Who were some of biggest competitors back in the day?
Oh man, there are so many. I would say Damon Bradshaw and Mike Craig. But from our area, we had Denny Stephenson and Shawn Kalos. Then back in the amateur days we also had Dennis Hawthorne and Chad [Trampas] Parker. I grew up with him here in Texas, as well as Billy Whitley. You know, as I’m sitting here talking about the old days, I’d like to know how those guys are doing. In fact, if any of them are reading this, I hope they’ll look me up. Man, I’d really love to hear from any of my old friends that are out there!
Well, we can help to arrange that! [Editor’s note: Anyone who would like to get in touch with Jason, contact us at email@example.com and we will forward your contact info.] But Jason, I need to wrap this up—any closing words?

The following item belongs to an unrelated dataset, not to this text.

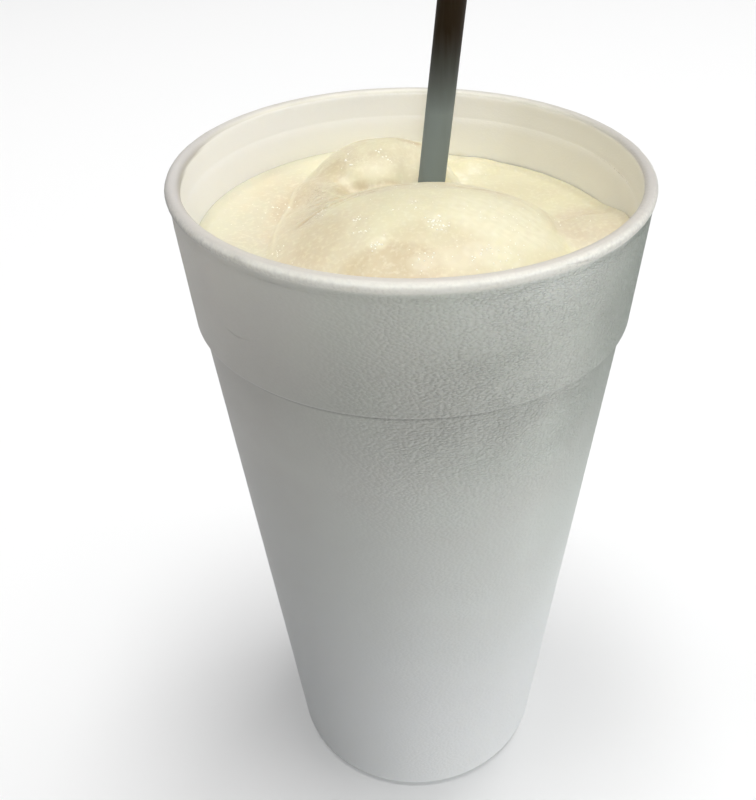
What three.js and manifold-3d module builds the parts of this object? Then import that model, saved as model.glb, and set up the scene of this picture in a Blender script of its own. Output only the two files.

Well, I owe it to my whole family. I am lucky to have a great family, great wife, and to be able to look back on a career that was a lot of fun. Going forward, you know, I still have some dreams. I’m thinking about getting my pilot’s license, maybe starting that the first weekend of January. I have always wanted to fly and my daughter in law Emily wants to get hers. So I think we might get together and do it together, and maybe work on that. So that is my dream right now. It is kind of odd because I am scared of heights, but I’d rather be flying myself then letting someone else do it for me. But flying is maybe my next chapter.